We should recognise that Mary is our model and inspiration for our deepest and most personal relationship with Jesus, and in Jesus, with the Father, in so far as she was always most sublimely one with her Son:
Mary kept all these things (that she had experienced and heard concerning Jesus) and pondered them in her heart.
She is the supreme example and the surest guide for anyone seeking salvation, for anyone hoping and longing to find God as our true Father, in and with Jesus.
First and foremost, we should Imitate Mary in her total commitment of trust, and confidence in God the incomprehensible and supremely loving Father:
            Behold, the handmaid of the Lord; be it done unto me according to Your Will.
And then, by pondering in our heart -- in the power of the Spirit -- the Good News of Jesus handed down to us by Mother Church in her Scriptures and teaching which form us as His disciples, and which, indeed, together with her sacraments, mediate His very presence in our midst as members of His Church, and in our individual hearts, as His true disciples today.

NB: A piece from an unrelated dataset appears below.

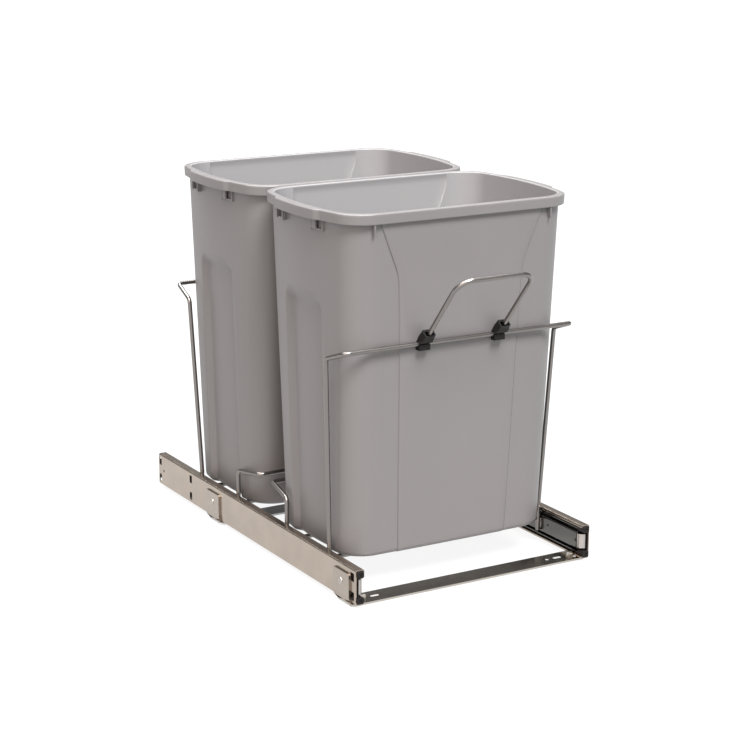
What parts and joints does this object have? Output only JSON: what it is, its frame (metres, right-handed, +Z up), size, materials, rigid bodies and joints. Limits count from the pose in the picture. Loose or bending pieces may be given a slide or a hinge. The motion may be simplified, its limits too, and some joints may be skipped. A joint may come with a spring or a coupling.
{
  "type": "pull out trash cabinet",
  "caption": "Pull-out waste unit: grey bins in a wire carriage with a fold-up handle, on full-extension ball slides joined by cross bars.",
  "frame": {"origin": "on the floor plane under the middle of the whole unit", "axes": "+X to the right facing the front, -Y out of the cabinet towards the front, +Z up"},
  "size_m": [0.362, 0.6102, 0.4815],
  "materials": {
    "zinc_sheet": "zinc plated",
    "bright_steel": "bright zinc plated",
    "nickel_wire": "frosted nickel plated",
    "grey_plastic": "moulded",
    "black_plastic": "moulded"
  },
  "bodies": {
    "base": {"cross_bar_front": "zinc_sheet", "cross_bar_rear": "zinc_sheet", "outer_member_left": "zinc_sheet", "outer_member_right": "zinc_sheet", "tab_rivet_front_left": "bright_steel", "tab_rivet_front_right": "bright_steel", "tab_rivet_rear_left": "bright_steel", "tab_rivet_rear_right": "bright_steel", "rear_buffer_left": "black_plastic", "rear_buffer_right": "black_plastic"},
    "outer_cage_left_body": {"outer_cage_left": "bright_steel"},
    "mid_member_left_body": {"mid_member_left": "bright_steel", "front_bumper_left": "black_plastic"},
    "inner_cage_left_body": {"inner_cage_left": "bright_steel"},
    "outer_cage_right_body": {"outer_cage_right": "bright_steel"},
    "mid_member_right_body": {"mid_member_right": "bright_steel", "front_bumper_right": "black_plastic"},
    "inner_cage_right_body": {"inner_cage_right": "bright_steel"},
    "carriage": {"inner_member_left": "bright_steel", "inner_member_right": "bright_steel", "tall_hoop_front": "nickel_wire", "tall_hoop_rear": "nickel_wire", "short_hoop_front": "nickel_wire", "short_hoop_rear": "nickel_wire", "bin_rod_1": "nickel_wire", "bin_rod_2": "nickel_wire", "bin_rod_3": "nickel_wire", "bin_rod_4": "nickel_wire", "clip_jaw_left": "black_plastic", "clip_jaw_right": "black_plastic"},
    "handle": {"handle_wire": "nickel_wire", "clip_socket_left": "black_plastic", "clip_socket_right": "black_plastic"},
    "front_bin_body": {"bin_front": "grey_plastic"},
    "rear_bin_body": {"bin_rear": "grey_plastic"}
  },
  "joints": [
    {"name": "carriage_slide", "type": "slide", "parent": "base", "child": "carriage", "axis": [0, -1, 0], "range_m": [0, 0.55]},
    {"name": "outer_cage_left_slide", "type": "slide", "parent": "base", "child": "outer_cage_left_body", "axis": [0, -1, 0], "range_m": [0, 0.1375]},
    {"name": "mid_member_left_slide", "type": "slide", "parent": "base", "child": "mid_member_left_body", "axis": [0, -1, 0], "range_m": [0, 0.275]},
    {"name": "inner_cage_left_slide", "type": "slide", "parent": "base", "child": "inner_cage_left_body", "axis": [0, -1, 0], "range_m": [0, 0.4125]},
    {"name": "outer_cage_right_slide", "type": "slide", "parent": "base", "child": "outer_cage_right_body", "axis": [0, -1, 0], "range_m": [0, 0.1375]},
    {"name": "mid_member_right_slide", "type": "slide", "parent": "base", "child": "mid_member_right_body", "axis": [0, -1, 0], "range_m": [0, 0.275]},
    {"name": "inner_cage_right_slide", "type": "slide", "parent": "base", "child": "inner_cage_right_body", "axis": [0, -1, 0], "range_m": [0, 0.4125]},
    {"name": "handle_fold", "type": "hinge", "parent": "carriage", "child": "handle", "pos_m": [0, -0.22295, 0.3126], "axis": [-1, 0, 0], "range_deg": [0, 30]},
    {"name": "front_bin_lift", "type": "slide", "parent": "carriage", "child": "front_bin_body", "axis": [0, 0, 1], "range_m": [0, 0.45]},
    {"name": "rear_bin_lift", "type": "slide", "parent": "carriage", "child": "rear_bin_body", "axis": [0, 0, 1], "range_m": [0, 0.45]}
  ],
  "couplings": [
    {"joint": "outer_cage_left_slide", "follows": "carriage_slide", "ratio": 0.25},
    {"joint": "mid_member_left_slide", "follows": "carriage_slide", "ratio": 0.5},
    {"joint": "inner_cage_left_slide", "follows": "carriage_slide", "ratio": 0.75},
    {"joint": "outer_cage_right_slide", "follows": "carriage_slide", "ratio": 0.25},
    {"joint": "mid_member_right_slide", "follows": "carriage_slide", "ratio": 0.5},
    {"joint": "inner_cage_right_slide", "follows": "carriage_slide", "ratio": 0.75}
  ]
}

Dear People of God, let us close our considerations with heartfelt words of gratitude and praise for Mary, the Immaculate Mother of Our Lord and Saviour and – ‘thanks be to God’ -- our most beautiful and gracious Queen:
You are the glory of Jerusalem, the surpassing joy (and) splendid boast of (all reborn in Christ). You have done good and God is pleased with what you have wrought.  May you be blessed by the Lord Almighty forever and ever!  And all the people answered, “Amen!”  (Judith 15:9-10)
So be it today: Amen, amen!  Deo gratias!